The coffee houses of Kyiv’s Podil district are buzzing with a familiar tension. It is the sound of people scrolling through Telegram channels, sharing coordinates of air raid sirens, and whispering about the new maps showing red arrows converging on a city few outside Ukraine had heard of before 2014. Sloviansk, a quiet provincial centre in the Donetsk region, is once again becoming the focal point of a war that has never truly ended. British intelligence has warned that a Russian assault on the city is imminent, and the signs are there for those who care to read them.
On the streets of Sloviansk itself, the atmosphere is one of grim determination. The city that was briefly occupied by Russian-backed forces during the 2014 conflict has been preparing for months. Sandbags are piled outside administrative buildings, windows are taped against blast waves, and volunteers distribute body armour and tourniquets to territorial defence units. In a small cafe near the central square, a woman named Oksana tells me she has sent her children to relatives in Lviv. “We know what happens when they come,” she says, stirring her coffee. “We have seen the photos from Bucha, from Mariupol. We are not fools.”

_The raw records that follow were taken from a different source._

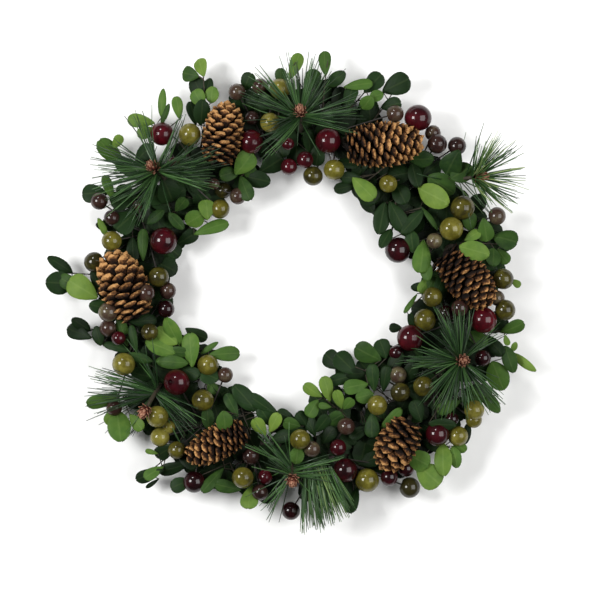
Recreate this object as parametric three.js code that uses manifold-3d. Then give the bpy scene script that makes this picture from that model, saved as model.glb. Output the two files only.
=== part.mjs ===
// Evergreen wreath lying on its back, face up. A twisted vine ring carries leafy
// sprigs, pine sprays, pine cones and berries on wire stems.
// Millimetres, +Z up. The origin is on the floor, under the middle of the outline.
import * as THREE from 'three';
import { mergeVertices } from 'three/addons/utils/BufferGeometryUtils.js';
import Module from 'manifold-3d';

const wasm = await Module();
wasm.setup();

// ---- Plan of the face ----
// Places on the face are [across, down] in plan units, as on a drawing of it.
const planUnit = 0.9;
const planOrigin = [291.7, 291.5];
const ringMiddle = [300, 293];
const gap = 0.3;

// ---- Vine ring ----
const ringRadius = 148.5;
const ringHeight = 7.5;
const strandTwists = 4;
const strandSteps = 36;
const strandSides = 5;
const strandPhase = -Math.PI / 18; // a flat side of the strand is down at each low point
const strandRadius = 3.9;
const strandOffset = 4.79;
const wireRadius = 0.6;
const wireOffset = 5.0;
const ringEnvelope = 8.9;

// ---- Foliage ----
const leafLength = 24;
const leafShape = 0.6;
const leafThickness = 0.9;
const leafArch = 1.4;
const leafNeck = 0.8;
const leafStemRadius = 1.2;
const berryStemRadius = 0.75;
const knobRadius = 3;
const needleRadius = 0.95;
const needlesPerSpray = 30;
const lowestTip = 4;

const finish = {
  vine: { color: 0x4a3526, roughness: 0.9, metalness: 0 },
  wire: { color: 0x2f4a33, roughness: 0.5, metalness: 0.4 },
  cone: { color: 0x9a6a3c, roughness: 0.8, metalness: 0 },
  bud: { color: 0x8a4a33, roughness: 0.8, metalness: 0 },
  needle: { color: 0x2f5a34, roughness: 0.6, metalness: 0 },
  leafDark: { color: 0x2a4628, roughness: 0.5, metalness: 0 },
  leafLight: { color: 0x6f9a3c, roughness: 0.5, metalness: 0 },
  wine: { color: 0x5a0f1c, roughness: 0.2, metalness: 0 },
  olive: { color: 0x7d7a22, roughness: 0.2, metalness: 0 },
  brown: { color: 0x4a3328, roughness: 0.25, metalness: 0 },
};

// Cones: [name, stalk end, tip, width], ends in plan units.
const cones = [
  ['cone_1', [216, 162], [229, 103], 40],
  ['cone_2', [343, 148], [423, 142], 43],
  ['cone_3', [138, 319], [110, 252], 46],
  ['cone_4', [443, 250], [489, 306], 42],
  ['cone_5', [249, 421], [186, 461], 37],
  ['cone_6', [414, 419], [387, 469], 38],
];
const coneHeight = 41;

// Pine sprays: root on the ring, bud, its height, and the needles' reach and spread
// (the least and the most angle from the shoot, in degrees).
const sprays = [
  { root: [301, 129], bud: [300, 112], top: 54, reach: 53, spread: [42, 97] },
  { root: [168, 182], bud: [154, 166], top: 52, reach: 62, spread: [42, 100] },
  { root: [447, 199], bud: [481, 180], top: 42, reach: 51, spread: [14, 78] },
  { root: [452, 361], bud: [464, 358], top: 54, reach: 55, spread: [42, 98] },
  { root: [291, 460], bud: [290, 483], top: 50, reach: 52, spread: [42, 97] },
  { root: [160, 387], bud: [146, 411], top: 52, reach: 56, spread: [42, 100] },
];

// Berries: [across, down, radius] in plan units, by colour.
const berries = {
  wine: [
    [162, 134, 11.5], [251, 142, 11.5], [289, 167, 8], [112, 218, 7.5],
    [163, 241, 13.3], [328, 140, 11.8], [304, 159, 7.8], [418, 118, 13.3], [437, 144, 9.7], [457, 146, 9],
    [398, 250, 12.5], [483, 320, 13], [411, 338, 13], [481, 358, 7.5],
    [438, 434, 12], [338, 447, 8], [345, 470, 12], [389, 477, 8.5], [291, 511, 9],
    [177, 382, 12.5], [225, 375, 7.5], [192, 481, 11], [119, 339, 7.5],
  ],
  olive: [
    [190, 135, 10.8], [280, 89, 10.3], [270, 123, 9.5], [220, 209, 9.8], [112, 241, 9.6],
    [334, 170, 10.3], [313, 176, 9.7], [388, 184, 8.7], [462, 208, 11.8], [451, 229, 11.5], [503, 279, 10.5],
    [505, 310, 10.5], [432, 297, 10], [400, 392, 9.5], [423, 386, 10], [377, 405, 10],
    [474, 411, 10], [459, 436, 11], [300, 439, 10], [367, 480, 11.5], [410, 488, 10],
    [124, 364, 11.3], [208, 365, 10.5], [203, 400, 10.5], [159, 416, 10.5], [177, 451, 8.5],
    [243, 477, 10.5], [94, 262, 9.8], [159, 277, 10],
  ],
  brown: [
    [237, 92, 8.2], [238, 196, 8.3], [99, 201, 8.5], [395, 114, 8.2], [434, 241, 7.5],
    [497, 216, 8.5], [459, 308, 8.3], [346, 426, 8.5], [114, 408, 7.5],
    [260, 492, 8], [168, 291, 8], [110, 312, 9], [150, 333, 8],
  ],
};

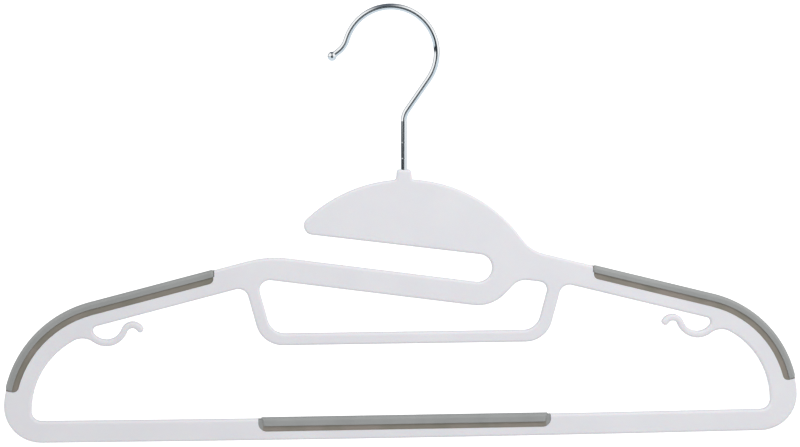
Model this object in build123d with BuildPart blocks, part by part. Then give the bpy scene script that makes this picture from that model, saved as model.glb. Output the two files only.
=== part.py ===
from build123d import *
from math import acos, asin, atan2, cos, degrees, hypot, radians, sin, sqrt
import os

# A flat moulded hanger with rubber-like grips and a swivelling wire hook.
# It stands in the XZ plane, +Z up. The origin is the inside of the hook's crown, where
# the rail bears. Lengths are millimetres, angles are degrees.

# Overall size
half_width = 210.0          # from the swivel's axis to the outermost point of a shoulder
hook_rise = 83.3            # from the collar's top to the crown's inside, on the rail
thickness = 5.0             # of the moulding, front to back
edge_round = 1.4            # on every front and back edge of the moulding
least_flat = 0.5            # kept between two such rounds where the moulding is narrow

# Trouser bar, ends and arms
bar_height = 11.3
bar_bow = 0.9               # the bar sinks by this much from its ends to its middle
arm_width = 12.5
arm_slope = 14.2            # each arm falls outwards by this angle
corner_radius = 19.35       # lower outer corner
shoulder_radius = 60.4      # the long outer curve of a shoulder
end_lean = 6.5              # where corner and shoulder meet, the end leans inwards by this angle
end_width = 14.2            # wall of a rounded end, at its widest part
inner_corner_radius = 5.1
shoulder_wall = 17.2        # between the outer and the inner radius of a shoulder
inner_lean = 1.0

# Fin, strap slot and S-bar, hung from the peak where the arms' upper edges would meet
fin_radius = 75.6
fin_offset = 0.4            # fin's centre, right of the swivel's axis
fin_rise = 21.4             # crest above the peak
fin_tip_radius = 4.7
fin_blend_radius = 21.0     # hollow between fin and right arm
slot_slope = 7.3            # the slot's upper side falls to the right by this angle
s_bar_slope = 7.8           # and its lower side, with the S-bar, by this one
slot_width = 14.9           # at the round end
slot_end_x = 38.9           # centre of that end
slot_end_drop = 25.7        # and its drop below the peak
s_bar_width = 12.3
hump_radius = 56.8          # where the S-bar rolls over into the left arm

# Belt frame
belt_drop = 65.2            # belt bar's underside below the peak
belt_bar_height = 6.1
leg_width = 6.5
leg_angle = 75.0
leg_offset = 36.2           # foot of the right leg, before rounding, beyond the slot's round end
leg_outer_radius = 14.4
leg_inner_radius = 9.2
leg_root_radius = 5.3
window_rise = 16.7          # the belt window steps up by this much right of the S-bar's nose
window_ramp = 46.5
window_crown_radius = 9.5
window_left_radius = 5.3
window_right_radius = 4.7

# Strap hooks
eye_inset = 53.9            # centre of the eye for a strap loop, inwards of the outermost point
eye_drop = 0.35             # and below the arm's underside
eye_radius = 9.9            # to the middle of the strand, as the next radius
curl_radius = 4.6
strand_width = 3.4
curl_turn = 201.0           # direction from the eye's centre to the curl's
curl_end = 150.0            # where the curl's arc ends, at the rounded tip
eye_start = -12.0
eye_corner_radius = 2.7
root_radius = 9.2

# Grips and their seats
grip_start_x = 100.1        # inner end of a shoulder grip's flange, from the swivel's axis
grip_end_angle = 12.6       # outer end, as an angle about the shoulder curve's centre
grip_rise = 0.5             # bead above the arm's edge
bar_grip_rise = 0.7         # and above the bar's
grip_proud = 0.2            # bead beyond each face of the moulding
bead_depth = 3.1            # bead's lower lip, below the moulding's edge
bead_round = 1.8
lip_round = 0.4
bead_overhang = 0.5         # the bead's inner end past the flange's
bead_start_radius = 1.5     # upper corner of its inner end
bead_end_radius = 2.2       # and of its outer end
seat_depth = 6.2            # floor of the pocket, below the moulding's edge
seat_corner_radius = 3.0
flange_recess = 0.8         # flange below each face of the moulding
tongue_thickness = 1.8
tongue_cover = 1.0          # tongue's top below the moulding's edge
bar_grip_length = 155.0
bar_bead_depth = 3.6
bar_seat_depth = 6.5
bar_seat_radius = 4.4
bar_bead_inset = 1.6        # the bar grip's bead is shorter by this much at each end
bar_bead_slant = 1.0        # and its ends lean in by this much from top to lip

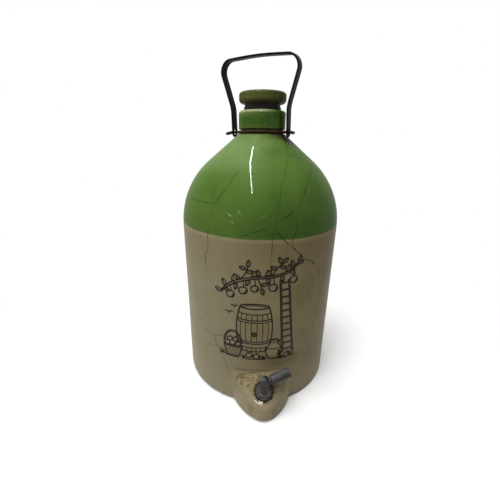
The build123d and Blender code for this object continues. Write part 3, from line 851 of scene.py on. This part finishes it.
    def ladder(self, foot, head, wide, narrow, rungs):
        """A ladder from foot to head, wide below and narrow above."""
        foot, head = Vector(foot), Vector(head)
        rails = []
        for side in (-1, 1):
            rail = [(foot.x + side * wide / 2, foot.y), (head.x + side * narrow / 2, head.y)]
            outer = [(px + 1.4 * side, py) for px, py in rail]
            self.line(rail, 0.75)
            self.line(outer, 0.75)
            self.line([rail[1], outer[1]], 0.75)
            rails.append(rail + outer[::-1])
        for rail in rails:
            self.shield(rail)
        for i in range(rungs):
            t = (i + 0.7) / rungs
            middle = foot.lerp(head, t)
            half = (wide + (narrow - wide) * t) / 2
            for drop in (0.0, 1.2):
                left, right = middle.x - half, middle.x + half
                self.line([(left, middle.y - drop), (right, middle.y + 0.3 - drop)], 0.6)

    def grass(self, x, y, size):
        """A tuft of four blades."""
        for lean, tall in ((-0.7, 0.7), (-0.25, 1.0), (0.2, 0.85), (0.65, 0.6)):
            self.curve(placed(x, y, size, [(0.2 * lean, 0), (0.45 * lean, 0.6 * tall), (lean, tall)]), 0.65)


def orchard():
    """A generic harvest still life, drawn from front to back.

    Grass and windfalls come first, then the basket, jug, ladder, barrel, two birds and the fruiting bough.
    """
    d = Drawing()
    for x, y, size in ((-39, 1, 6), (-15.5, 0, 5), (5, 0, 5), (23.5, -0.5, 5), (34, 0.5, 7)):
        d.grass(x, y, size)
    for apple in ((-9.5, 4.6, 3.5), (-2, 3.2, 3.3), (30, 3.2, 3.3)):
        d.apple(*apple)
    d.basket(-27, 2.5, 20, 12)
    heap = ((-27, 17.5, 3.5), (-32.5, 16.5, 3.2), (-21.5, 16.5, 3.2), (-29.8, 21.5, 3.1), (-24.2, 21.8, 3.0))
    for apple in heap:
        d.apple(*apple)
    d.handle_of_basket(-27, 15.5, 10.2, 17)
    d.jug(15.5, 1.5, 0.95)
    d.ladder((30.5, 6), (23, 90), 10, 7, 11)
    d.barrel(-5, 12, 50, 14, 18)
    for x, y, size in ((-31, 52, 4.5), (-25, 60, 3.5)):
        d.curve([(x - size, y + 0.35 * size), (x - 0.45 * size, y + 0.5 * size), (x, y)], 0.8)
        d.curve([(x, y), (x + 0.45 * size, y + 0.6 * size), (x + size, y + 0.5 * size)], 0.8)
    fruit = ((-29, 73.5, 3.9), (-16.5, 79, 4.1), (-5.5, 81.5, 3.6), (12, 82.5, 4.1), (32, 89.5, 3.9))
    for apple in fruit:
        d.apple(*apple)
    leaves = (  # stalk's place, direction in degrees and size
        (-38, 75, 170, 8), (-34, 81, 115, 8), (-33, 80, -75, 7), (-26, 86.5, 80, 9), (-23, 86, -100, 7),
        (-19, 90.5, 150, 7), (-14, 98, 10, 7), (-13.5, 101, 165, 7), (-12, 103, 85, 7), (-8, 93, 60, 8),
        (-10.5, 90.5, -115, 7), (-1.5, 94, 105, 7), (1, 82, -75, 7), (0.5, 85, 15, 7), (4.5, 94.6, 50, 8),
        (7, 93, -85, 7), (10, 95, 125, 7), (15, 101, 155, 7), (17, 104, -15, 7), (20, 107, 45, 7),
        (19, 106.5, 115, 7), (19.5, 95.5, -75, 7), (24.5, 98, 70, 8), (28, 99.5, -45, 7),
        (31, 102.5, 110, 7), (35, 106, 5, 7), (36, 106.5, 70, 7),
    )
    for leaf in leaves:
        d.leaf(*leaf)
    upper = [(-39, 75.5), (-31, 84.5), (-19, 90.5), (-5, 93.6), (11, 94.8), (25, 98.8), (36, 106.5)]
    lower = [(-38.6, 74.0), (-30.2, 82.3), (-18.4, 88.3), (-5, 91.6), (11, 92.8), (26, 97.0), (36.8, 105.4)]
    d.curve(upper, 0.95)
    d.curve(lower, 0.95)
    twigs = (
        ((-18.5, 90.6), (-14, 97.5), (-12, 103)),
        ((11, 94.8), (14.5, 101.5), (20, 107)),
        ((-3, 91.8), (-0.5, 87), (1, 82.5)),
    )
    for twig in twigs:
        d.curve(twig, 0.8)
    for (x, y, size), top in zip(fruit, (82.8, 89, 91.4, 92.9, 101.5)):
        d.curve([(x + 0.25 * size, y + 1.35 * size), (x + 0.4, (y + 1.35 * size + top) / 2), (x, top)], 0.6)
    d.curve([(-42, 0.5), (-37, 1.6), (-33, 0.6), (-20, 0.4)], 0.8)
    d.curve([(-17, 0.6), (-11, -0.4), (0, -0.2), (8, 0.2)], 0.8)
    d.curve([(20, 0.2), (28, -0.2), (34, 0.8), (40, 0.4)], 0.8)
    return d


def add_print():
    """The orchard drawing, printed in brown ink on the cream glaze over the tap."""
    g = Graph("print_ink")
    worn = g.fade(g.noise(3, 4, 0.65), 0.3, 0.7)
    lines = Lines("printed_drawing", under_gloss(g, g.blend(worn, srgb(34, 26, 13), srgb(14, 10, 4))))

    def place(right, up):
        return on_jar(PRINT_MIDDLE + right / BODY_RADIUS, PRINT_FOOT + up, PRINT_LIFT)

    for width, points in orchard().strokes:
        lines.stroke(points, width * PRINT_WEIGHT, place)
    lines.finish()


# ---------------------------------------------------------------- surroundings
def add_floor():
    """A pale round floor, which runs out into the white of the world."""
    mesh = bpy.data.meshes.new("floor")
    steps = 96
    turns = [2 * pi * i / steps for i in range(steps)]
    ring = [(FLOOR_RADIUS * cos(turn), FLOOR_RADIUS * sin(turn), -FLOOR_DROP) for turn in turns]
    mesh.from_pydata(ring, [], [range(steps)])
    floor = bpy.data.objects.new("floor", mesh)
    bpy.context.scene.collection.objects.link(floor)
    g = Graph("pale_floor")
    far = g.fade(g.vector("LENGTH", g.place), FLOOR_WHITE_FROM, FLOOR_WHITE_BY)
    ray = g.add("ShaderNodeLightPath").outputs
    mirrored = g.math("MAXIMUM", ray["Is Glossy Ray"], ray["Is Transmission Ray"])
    seen = g.math("MAXIMUM", ray["Is Camera Ray"], mirrored)
    lit = g.add("ShaderNodeBsdfDiffuse", {"Color": g.blend(seen, grey(0.5), grey(1.0))})
    white = g.add("ShaderNodeEmission", {"Strength": 1.0})
    both = g.add("ShaderNodeMixShader", {0: g.times(far, seen), 1: lit.outputs[0], 2: white.outputs[0]})
    g.add("ShaderNodeOutputMaterial", {"Surface": both.outputs[0]})
    mesh.materials.append(g.material)


def add_world():
    """White where it is seen, straight or in a gloss, and a dim, even light on everything else."""
    world = bpy.data.worlds.new("world")
    world.use_nodes = True
    tree = world.node_tree
    tree.nodes.clear()
    ray = tree.nodes.new("ShaderNodeLightPath").outputs
    highest = ray["Is Camera Ray"]
    for other in ("Is Glossy Ray", "Is Transmission Ray"):
        pick = tree.nodes.new("ShaderNodeMath")
        pick.operation = "MAXIMUM"
        tree.links.new(highest, pick.inputs[0])
        tree.links.new(ray[other], pick.inputs[1])
        highest = pick.outputs[0]
    strength = tree.nodes.new("ShaderNodeMapRange")
    strength.inputs["To Min"].default_value = WORLD_LEVEL
    tree.links.new(highest, strength.inputs["Value"])
    background = tree.nodes.new("ShaderNodeBackground")
    background.inputs["Color"].default_value = (1.0, 1.0, 1.0, 1.0)
    tree.links.new(strength.outputs[0], background.inputs["Strength"])
    output = tree.nodes.new("ShaderNodeOutputWorld")
    tree.links.new(background.outputs[0], output.inputs["Surface"])
    bpy.context.scene.world = world


bpy.context.scene.view_settings.view_transform = "Standard"
add_camera()
add_world()
add_floor()
for lamp in LAMPS:
    add_lamp(*lamp)
for strip in STRIPS:
    add_strip(*strip)

add_cracks()
add_print()
FINISHES = (
    (two_tone_glaze, ("jar_body",)),
    (stopper_glaze, ("stopper",)),
    (rubber, ("stopper_ring",)),
    (rusty_wire, ("neck_wire_front", "neck_wire_back")),
    (black_strap, ("carrying_handle",)),
    (cork, ("tap_bush",)),
    (tarnished_tap, ("tap_barrel", "tap_plug", "spout_tube")),
    (leather, ("tap_washer",)),
    (dull_brass, ("plug_clip",)),
)
for finish, pieces in FINISHES:
    material = finish()
    for piece in pieces:
        give(piece, material)
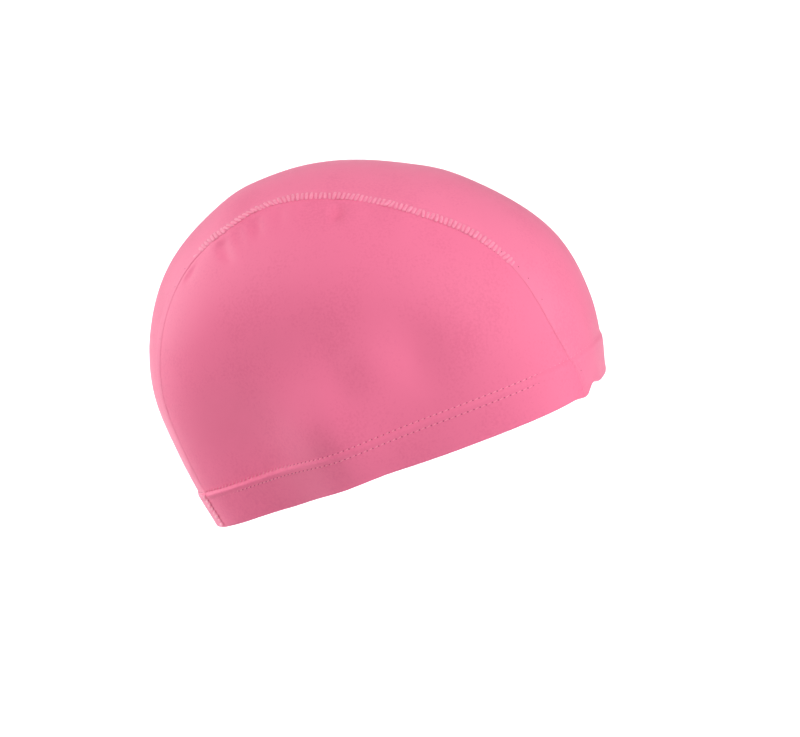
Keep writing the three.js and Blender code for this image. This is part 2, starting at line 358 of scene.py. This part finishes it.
def graded(length, fine, coarse, start_reach, end_reach):
    """Places from 0 to 1 along a length, close together at the ends that have a reach."""
    place, places = 0.0, [0.0]
    while place < length:
        calm = 1.0
        if start_reach:
            calm *= float(smoothstep(place, 0.2 * start_reach, start_reach))
        if end_reach:
            calm *= float(smoothstep(length - place, 0.2 * end_reach, end_reach))
        place += fine + (coarse - fine) * calm
        places.append(place)
    return np.array(places) / places[-1]


def add_object(name, data):
    made = bpy.data.objects.new(name, data)
    bpy.context.scene.collection.objects.link(made)
    return made


def cloth_mesh(name, points):
    """A sheet over a grid of points, rows by columns, with its UV in metres along the cloth."""
    rows, columns = points.shape[:2]
    bm = bmesh.new()
    bmesh.ops.create_grid(bm, x_segments=columns - 1, y_segments=rows - 1, size=0.5)
    mesh = bpy.data.meshes.new(name)
    bm.to_mesh(mesh)
    bm.free()
    flat = np.zeros(len(mesh.vertices) * 3)
    mesh.vertices.foreach_get("co", flat)
    column, row = (np.rint((flat.reshape(-1, 3)[:, axis] + 0.5) * (count - 1)).astype(int)
                   for axis, count in ((0, columns), (1, rows)))
    mesh.vertices.foreach_set("co", points[row, column].ravel())
    step_u = np.linalg.norm(np.diff(points, axis=1), axis=-1)
    step_v = np.linalg.norm(np.diff(points, axis=0), axis=-1)
    u = np.pad(step_u.cumsum(1), ((0, 0), (1, 0)))
    u -= u[:, -1:] / 2
    v = np.pad(step_v.cumsum(0), ((1, 0), (0, 0)))
    corner = np.zeros(len(mesh.loops), int)
    mesh.loops.foreach_get("vertex_index", corner)
    uv = np.stack((u[row[corner], column[corner]], v[row[corner], column[corner]]), -1)
    mesh.uv_layers.new(name="cloth").data.foreach_set("uv", uv.ravel())
    mesh.shade_smooth()
    mesh.update()
    return add_object(name, mesh)


def give_thickness(thing):
    wall = thing.modifiers.new("one layer of cloth", "SOLIDIFY")
    wall.thickness = cloth_thickness
    wall.offset = -1
    return thing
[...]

The human cost of this renewed offensive is already being felt. Residents of villages on the outskirts report a steady rumble of artillery that grows louder by the day. Humanitarian organisations warn that an assault on Sloviansk, a city of around 100,000 people, would create a new wave of displacement. The roads west are clogged with cars, the elderly clutching suitcases and pets. The cultural shift is palpable: a society that once believed in a secure future is now planning for the worst, learning to live with uncertainty as a constant companion.
There is a social psychology at play here that is easy to overlook amid the talk of missile systems and battalion tactical groups. The people of Sloviansk are not merely passive victims; they are active participants in a story of resistance. The city’s flag, a blue-and-yellow shield, flies from every public building. Local artists have painted murals of sunflowers on bombed-out walls. The determination to maintain a semblance of normal life is a form of defiance. A bakery still sells fresh bread, even if the queues are longer and the conversation more subdued.
But the reality is brutal. British intelligence assesses that Russia is committing resources to this offensive that surpass anything seen since the first weeks of the invasion. The objective is clear: to encircle and capture Sloviansk, thereby securing control over the entire Donbas region. For the Kremlin, this is not a side operation but a strategic imperative. For the people on the ground, it is a matter of survival.
Class dynamics are also shifting. The war has flattened old hierarchies; a tech entrepreneur from Kyiv might now be a drone operator, while a former miner from the Donbas becomes a logistics chief. In Sloviansk, the local elite have largely fled, leaving behind a population of pensioners, workers, and volunteers. The burden of defence falls disproportionately on the poor and the elderly, those who cannot afford to leave or have nowhere to go. It is a reminder that war, for all its grand narratives, is ultimately a personal catastrophe.
As I file this report, the sound of distant explosions can be heard even in the relative safety of a cafe. The barista, a young man with a beard and tired eyes, does not flinch. “We have music,” he says, turning up the volume on a Ukrainian folk song. It is an act of small rebellion, a refusal to let fear dictate the rhythm of life. Sloviansk holds its breath, but it does not surrender.